Ketan Singh

Collection of musing and ramblings

Pipeline Pattern in Go Part 2

Posted at — Jul 16, 2021

This post is continuation of older post Pipeline Pattern in Go Part 1. We will try to generalize the pipeline pattern into a library such that it can be used for different use-cases without having to repeat the whole thing everywhere.

P.S. You can find source here , You can also see it action on playground

Design Principle

It’s important to quantize what we want out of this library, here’s my thought process

Let there be stage


type Message interface {}

type Stage interface {
    Process(message Message) ([]Message, error)
}

Here we have defined two interfaces

Let there be pipeline

type PipelineOpts struct {
    Concurrency int
}


type Pipeline interface {
    AddPipe(pipe Stage, opt *PipelineOpts)
    Start() error
    Stop() error
    Input() chan<- Message
    Output() <-chan Message
}

Pipeline is the container for collection of stages and will be responsible for moving the messages.

Here’s Pipeline represent visually Pipeline

Okay so lets implement a Pipeline….err We need one more entity before we can do that

Let there be workers

Why do we need this? As you can see we can have multiple instances of a stage. Other way to put this is that multiple goroutines can execute a stateless stage. We need StageWorker to start goroutines for handling a stage, stop those goroutines when told so and drain all the channels so that all the buffered messages are processed.

type StageWorker struct {
    wg          *sync.WaitGroup
    input       chan Message
    output      chan Message
    concurrency int
    pipe        Stage
}

func (w *StageWorker) Start() error {

    for i := 0; i < w.concurrency; i++ {
        w.wg.Add(1)

        go func() {
            defer w.wg.Done()
            for i := range w.Input() {
                result, err := w.pipe.Process(i)
                if err != nil {
                    log.Println(err)
                    continue
                }
                for _, r := range result {
                    w.Output() <- r
                }
            }
        }()
    }

func (w *StageWorker) WaitStop() error {
    w.wg.Wait()
    return nil
}

Start() here does few things

  1. Keeps count of running goroutine via sync.WaitGroup.

  2. Calls the Process() for Stage and then passes the result to output channel for other stages.
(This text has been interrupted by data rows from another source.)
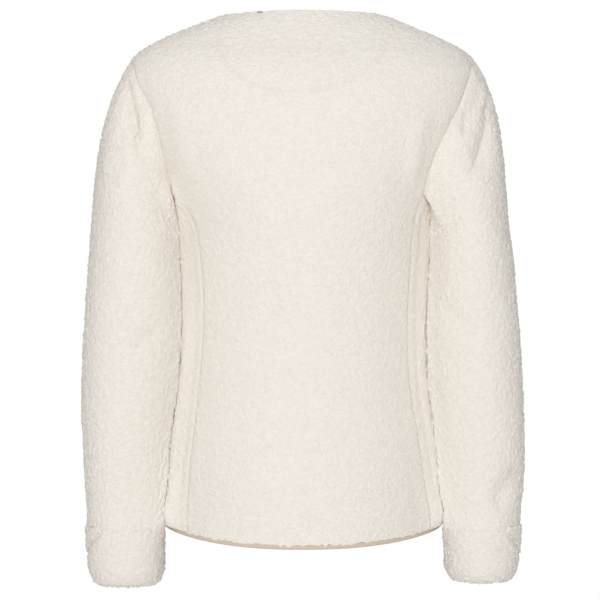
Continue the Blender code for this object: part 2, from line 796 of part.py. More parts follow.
def add_front(side, garment):
    """A front, from its side seam round to the binding at its edge."""
    angles, levels = front_grid(side)
    outer, inner = panel_walls(angles, levels)
    _, mitre, _, back_count, under_count = armhole(side)
    around = np.concatenate([mitre[back_count + under_count - 1 :], mitre[:1]])
    start = len(low_levels()) + len(side_seam_levels()) - 1
    rows = slice(start, start + len(around))
    inner[rows, 0] = outer[rows, 0] - around * WALL
    dip_border(outer, inner, BORDERS["first"][0])
    part_borders(outer, inner, ("bottom", "first", "last"))
    add_wall(f"front_{side}", outer, inner, False, garment)


def add_sleeve(side, garment):
    """A set-in sleeve, from the armhole down into its cuff."""
    outer, inner = sleeve_surface(side)
    shift = border_shift(outer[0], outer[1], outer[0] - inner[0], closed=True)
    outer[0] += shift
    inner[0] += shift
    add_wall(f"sleeve_{side}", outer, inner, True, garment)


def cuff_profile(side, turn):
    """The cuff's section at this turn: how far out of the sleeve's line, and height.

    It runs from the top edge down the outside, past the V, round the fold and up inside.
    """
    from_side = abs((turn + 0.5) % 1 - 0.5)
    inside_v = max(0.0, 1 - from_side / V_HALF_TURN)
    v_height = CUFF_TOP - V_START - V_DROP * inside_v
    step = V_STEP * smooth_step(0.0, 0.25, inside_v)
    bottom = CUFF_BOTTOM[side]
    end = sleeve_end(side) - SEAM_GAP
    lining = SEAM_GAP - UNDER_CUFF
    return (
        (0.0010 + step / 2, CUFF_TOP),
        (0.0024 + step / 2, CUFF_TOP - 0.0030),
        (0.0026 + step / 2, v_height + 0.0010),
        (0.0026 - step, v_height - 0.0010),
        (0.0028, v_height - 0.0070),
        (0.0016, bottom + 0.0190),
        (-0.0005, bottom + 0.0110),
        (-0.0038, bottom + 0.0045),
        (-0.0080, bottom + 0.0008),
        (-0.0115, bottom),
        (-0.0140, bottom + 0.0022),
        (-0.0140, end),
        (lining, end),
        (lining, CUFF_MIDDLE),
        (lining, CUFF_TOP - 0.0030),
        (lining + 0.0015, CUFF_TOP),
    )


def add_cuff(side, garment):
    """A band of fleece over the sleeve's end, its fold closing the sleeve's raw edge."""
    _, _, turns, _, _ = armhole(side)
    rings = []
    for turn in turns:
        ring = []
        for out, height in cuff_profile(side, turn):
            point = sleeve_ring(side, turn, height)
            ring.append(point + ring_outward(side, turn, height) * out)
        rings.append(ring)
    rings = np.array(rings)
    faces = loop_faces(len(rings), rings.shape[1], True)
    add_object(f"cuff_{side}", rings, faces, FLEECE, garment)


# The binding's rounded section: its share through the wall, and of its height.
BINDING_PROFILE = ((0.10, 1.0), (0.90, 1.0), (1.0, 0.45), (0.75, 0.0), (0.25, 0.0), (0.0, 0.45))


def binding_depth(share):
    """The binding is thinner than the fleece and lies midway through it."""
    return (WALL - BINDING_THICKNESS) / 2 + share * BINDING_THICKNESS


def hem_angles():
    """The angle of every panel corner along the hem, from front edge to front edge."""
    level = HEM_LEVEL + BINDING_HEIGHT
    edge = angle_at(FRONT_GAP / 2, level, True)
    right = front_grid("right")[0][0][::-1]
    side_right = side_back_grid("right")[0][0][::-1]
    back = back_grid()[0][0]
    side_left = side_back_grid("left")[0][0]
    left = front_grid("left")[0][0]
    return np.concatenate(
        [[-edge], right[:-1], side_right[:-1], back[:-1], side_left[:-1], left, [edge]]
    )


def add_hem_binding(garment):
    """The narrow binding that closes the hem, from front edge to front edge."""
    angles = hem_angles()
    rings = []
    top = HEM_LEVEL + BINDING_HEIGHT - SEAM_GAP
    for depth_share, height_share in BINDING_PROFILE:
        level = np.full(len(angles), HEM_LEVEL + height_share * (top - HEM_LEVEL))
        points = body_base(angles, level)
        rings.append(points - body_normal(angles, level) * binding_depth(depth_share))
    rings = np.stack(rings, axis=1)
    faces = loop_faces(len(rings), rings.shape[1], False)
    add_object("hem_binding", rings, faces, BEIGE, garment)


def add_front_binding(side, garment):
    """The same binding up a front's edge, from the hem to the neck."""
    levels = front_grid(side)[1][:, 0]
    rings = []
    for depth_share, width_share in BINDING_PROFILE:
        x = SIDES[side] * (FRONT_GAP / 2 + width_share * (BINDING_HEIGHT - SEAM_GAP))
        angles = angle_at(np.full(len(levels), x), levels, True)
        points = body_base(angles, levels)
        rings.append(points - body_normal(angles, levels) * binding_depth(depth_share))
    rings = np.stack(rings, axis=1)
    faces = loop_faces(len(rings), rings.shape[1], False)
    add_object(f"front_binding_{side}", rings, faces, BEIGE, garment)


def add_neck_tape(garment):
    """A narrow tape on the inner face of the neck edge, front edge to front edge."""
    grids = [front_grid("right"), back_grid(), front_grid("left")]
    right, back, left = (grid[0] for grid in grids)
    near = WALL + SEAM_GAP
    far = near + NECK_TAPE_THICKNESS
    rings = []
    for row, level, depth in (
        (-1, NECK_LEVEL - NECK_TAPE_DROP, near),
        (-1, NECK_LEVEL - NECK_TAPE_DROP, far),
        (-2, shoulder_levels()[-2], far),
        (-2, shoulder_levels()[-2], near),
    ):
        angles = np.concatenate([right[row, -2:0:-1], back[row], left[row, 1:-1]])
        level = np.full(len(angles), level)
        rings.append(body_base(angles, level) - body_normal(angles, level) * depth)
    rings = np.stack(rings, axis=1)
    faces = loop_faces(len(rings), rings.shape[1], False)
    add_object("neck_tape", rings, faces, BEIGE, garment)


def main():
    for obj in list(bpy.data.objects):
        bpy.data.objects.remove(obj)
    collection = bpy.data.collections.new(COLLECTION_NAME)
    bpy.context.scene.collection.children.link(collection)
    garment = bpy.data.objects.new(COLLECTION_NAME, None)
    collection.objects.link(garment)
    add_back(garment)
    for side in SIDES:
        add_side_back(side, garment)
        add_front(side, garment)
        add_sleeve(side, garment)
        add_cuff(side, garment)
        add_front_binding(side, garment)
    add_hem_binding(garment)
    add_neck_tape(garment)


main()
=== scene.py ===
"""Looks of the sherpa cardigan: curly fleece over the solids' own shapes.

Metres, +Z up. +X is the wearer's left and the front faces -Y, as in the part.

The tables and the shape functions are the part's own, so each piece of fleece lies on
its solid. Here every piece is divided finely, pressed in along its seams and raised by
its pile. The fleece's knitted inner side, the bindings and the tape are pieces too.
"""

import math

import bmesh
import bpy
import numpy as np
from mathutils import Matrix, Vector


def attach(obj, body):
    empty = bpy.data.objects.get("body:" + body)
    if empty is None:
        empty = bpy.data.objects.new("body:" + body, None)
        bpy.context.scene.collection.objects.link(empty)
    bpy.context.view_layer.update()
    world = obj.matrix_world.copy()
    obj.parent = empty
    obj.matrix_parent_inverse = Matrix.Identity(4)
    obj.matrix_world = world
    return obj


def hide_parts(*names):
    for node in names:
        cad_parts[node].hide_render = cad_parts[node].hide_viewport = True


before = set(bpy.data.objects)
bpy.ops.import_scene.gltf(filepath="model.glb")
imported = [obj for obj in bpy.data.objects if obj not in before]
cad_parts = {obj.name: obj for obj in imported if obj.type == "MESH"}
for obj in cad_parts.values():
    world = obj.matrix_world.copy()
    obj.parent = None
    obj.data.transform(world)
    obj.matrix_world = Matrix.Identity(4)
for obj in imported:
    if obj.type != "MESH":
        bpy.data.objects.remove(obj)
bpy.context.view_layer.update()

# Cloth and seams.
WALL = 0.006
SEAM_GAP = 0.0003
DIP_REACH = 0.007

# Edges. The binding closes the hem and the front edges, the tape lies inside the neck.
BINDING_HEIGHT = 0.006
BINDING_THICKNESS = 0.005
FRONT_GAP = 0.002
FRONT_EDGE = FRONT_GAP / 2 + BINDING_HEIGHT
NECK_TAPE_HEIGHT = 0.011
NECK_TAPE_THICKNESS = 0.0012
NECK_TAPE_DROP = 0.001


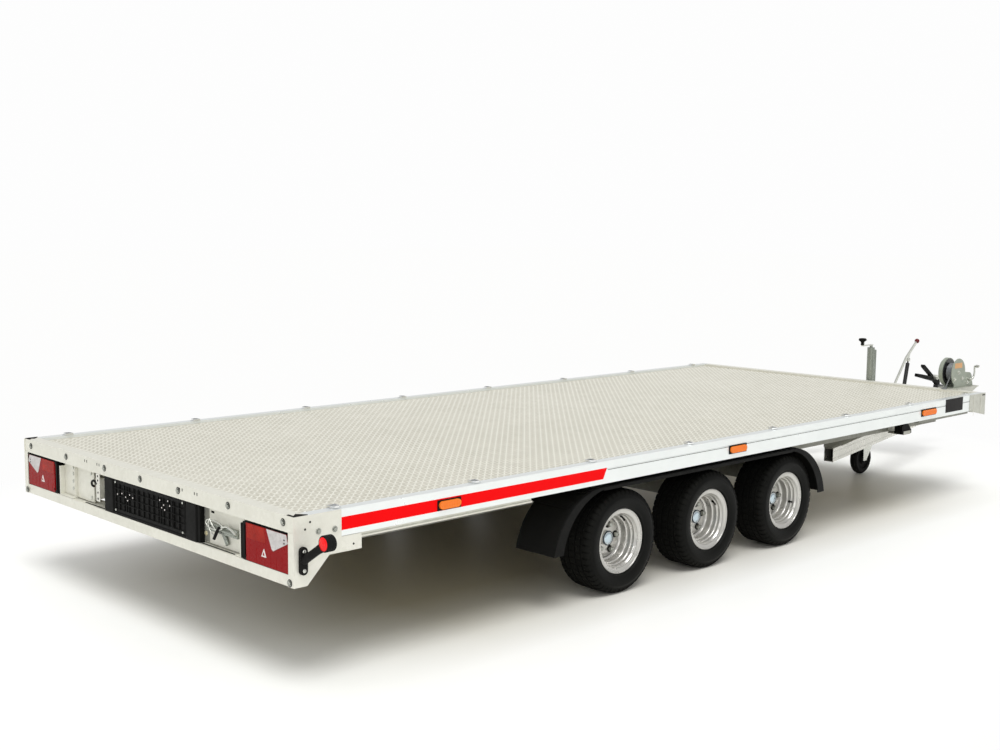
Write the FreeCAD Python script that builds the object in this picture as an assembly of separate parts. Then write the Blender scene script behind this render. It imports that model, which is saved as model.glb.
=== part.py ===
import FreeCAD, Part
import math
import os

# Three-axle car hauler trailer: flat low deck, V drawbar, overrun brake, jockey wheel, hand winch.
# Millimetres. +X points forward, +Y to the left, +Z up, and z = 0 is the floor.
# Pieces are drawn with x = 0 at the rear face, and save() moves them to the middle of the length.

# Overall sizes
deck_l = 5100.0
body_w = 2140.0
drawbar_l = 1600.0
overall_l = deck_l + drawbar_l

# Clearances
seat_gap = 0.3
run_gap = 0.08
past = 1.0

# Side rail section
rail_top = 619.0
rail_h = 97.0
rail_w = 45.0
rail_wall = 3.0
plate_t = 3.0
rail_bottom = rail_top - rail_h
rail_y = body_w / 2 - plate_t
rail_inner_y = rail_y - rail_w
groove_drop = 36.0
groove_h = 4.0
groove_depth = 2.5
groove_back = 3.0
ledge_w = 25.0
ledge_t = 3.0

# Deck floor
deck_step = 12.0
deck_t = 4.0
deck_top = rail_top - deck_step
deck_bottom = deck_top - deck_t

# Rear frame
rear_beam_w = 60.0
rear_beam_h = 59.0
rear_sill_w = 90.0
rear_sill_h = 41.0
rear_bottom = 371.0
rear_sill_top = rear_bottom + rear_sill_h
rear_beam_low = rail_top - rear_beam_h
beam_wall = 3.0
post_w = 33.0
side_plate_l = 203.0
side_plate_foot = 56.0
side_plate_knee_x = 151.0
side_plate_knee_z = 466.0
ear_l = 91.0
ear_low = 464.0
ear_high = 520.0

# Front frame
front_plate_l = 200.0
front_low = 483.0
front_beam_w = 60.0
front_beam_h = 122.0
front_beam_low = rail_top - front_beam_h

# Chassis
chassis_inset = 285.0
chassis_y = body_w / 2 - chassis_inset
chassis_flange = 50.0
chassis_t = 5.0
chassis_top = rail_bottom + past
chassis_bottom = rear_sill_top
chassis_rear_x = 60.0
cross_w = 40.0
cross_t = 4.0
cross_count = 11
cross_end = 260.0

# Wheels and axles
wheel_to_front = 2697.0
wheel_mid_x = deck_l - wheel_to_front
wheel_pitch = 636.0
wheel_x = (wheel_mid_x - wheel_pitch, wheel_mid_x, wheel_mid_x + wheel_pitch)
tyre_r = 234.0
tyre_w = 196.0
tread_w = 160.0
shoulder_drop = 6.0
bulge_r = 192.0
tyre_foot_w = 176.0
rim_r = 127.0
flange_r = 144.0
rim_w = 158.0
rim_t = 4.0
tyre_inset = 35.0
tyre_outer_y = body_w / 2 - tyre_inset
wheel_y = tyre_outer_y - tyre_w / 2
rim_disc_inset = 92.0
rim_disc_t = 7.0
disc_bow_r = 84.0
disc_bow = 6.0
rim_step = 7.0
rim_step_at = 38.0
hub_cap_r = 33.0
hub_cap_l = 22.0
hub_cap_edge = 5.0
drum_r = 112.0
drum_l = 30.0
stub_r = 20.0
stub_depth = 30.0
arm_drop = 98.0
arm_length = 150.0
arm_back = math.sqrt(arm_length ** 2 - arm_drop ** 2)
axle_size = 80.0
axle_z = tyre_r + arm_drop
swing_t = 30.0
swing_gap = 8.0
swing_boss_r = 38.0
swing_end_r = 32.0
spindle_r = 42.0
backplate_t = 6.0
backplate_gap = 3.0
bracket_l = 140.0
bracket_t = 8.0

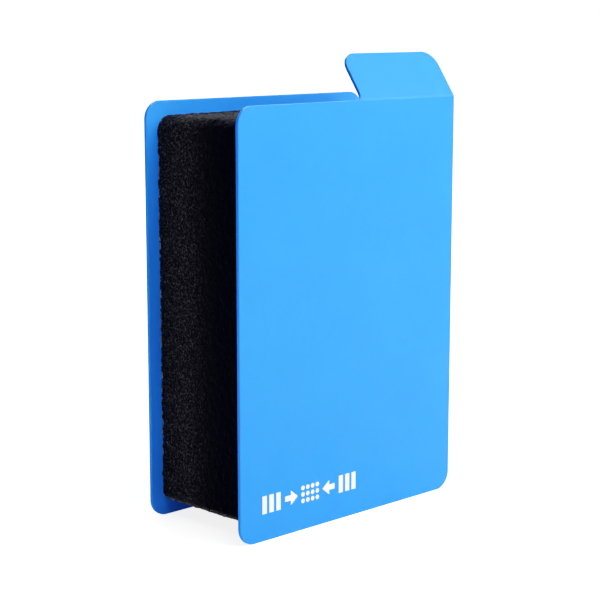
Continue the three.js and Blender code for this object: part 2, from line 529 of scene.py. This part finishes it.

WaitStop() just waits for goroutines to die and then returns

Our pipeline now looks like this, where stages are inside StageWorker container Pipeline

Concurrent Pipeline

ConcurrentPipeline maintains a bunch of StageWorker, which is equal to number of stages

type ConcurrentPipeline struct {
    stageWorkers []StageWorker
}

AddPipe() takes stage and options which for now just contains concurrency but can also contain other fields such as retry mechanism and so on.

This function links up different stages together via channels such that output of previous stage is an input to current stage.

func (c *ConcurrentPipeline) AddPipe(stage Stage, opt *PipelineOpts) {

    if opt == nil {
        opt = &PipelineOpts{Concurrency: 1}
    }

    var input = make(chan Message, 10)
    var output = make(chan Message, 10)

    for _, i := range c.stageWorkers {
        input = i.Output()
    }

    worker := NewStageWorker(opt.Concurrency, stage, input, output)
    c.stageWorkers = append(c.stageWorkers, worker)
}

As mentioned previously Output() represent output channel of last stage, used for consumption of final output.


func (c *ConcurrentPipeline) Output() <-chan Message {
    sz := len(c.stageWorkers)
    return c.stageWorkers[sz-1].Output()
}

Similarly Input() is input channel of first stage, typically used for starting a pipeline processing.


func (c *ConcurrentPipeline) Input() chan<- Message {
    return c.stageWorkers[0].Input()
}

Start() Signals underlying StageWorkers to start.

func (c *ConcurrentPipeline) Start() error {

    if len(c.StageWorkers) == 0 {
        return ErrConcurrentPipelineEmpty
    }

    for i := 0; i < len(c.stageWorkers); i++ {
        g := c.stageWorkers[i]
        g.Start()
    }

    return nil
}

Stop() closes the channels, causing goroutines inside StageWorkers stop and waits for them to exit gracefully.

func (c *ConcurrentPipeline) Stop() error {

    for _, i := range c.stageWorkers {
        close(i.Input())
        i.WaitStop()
    }

    sz := len(c.stageWorkers)
    close(c.stageWorkers[sz-1].Output())
    return nil
}

Now that all the building blocks are in place, usage is fairly simple. You can check out the example here.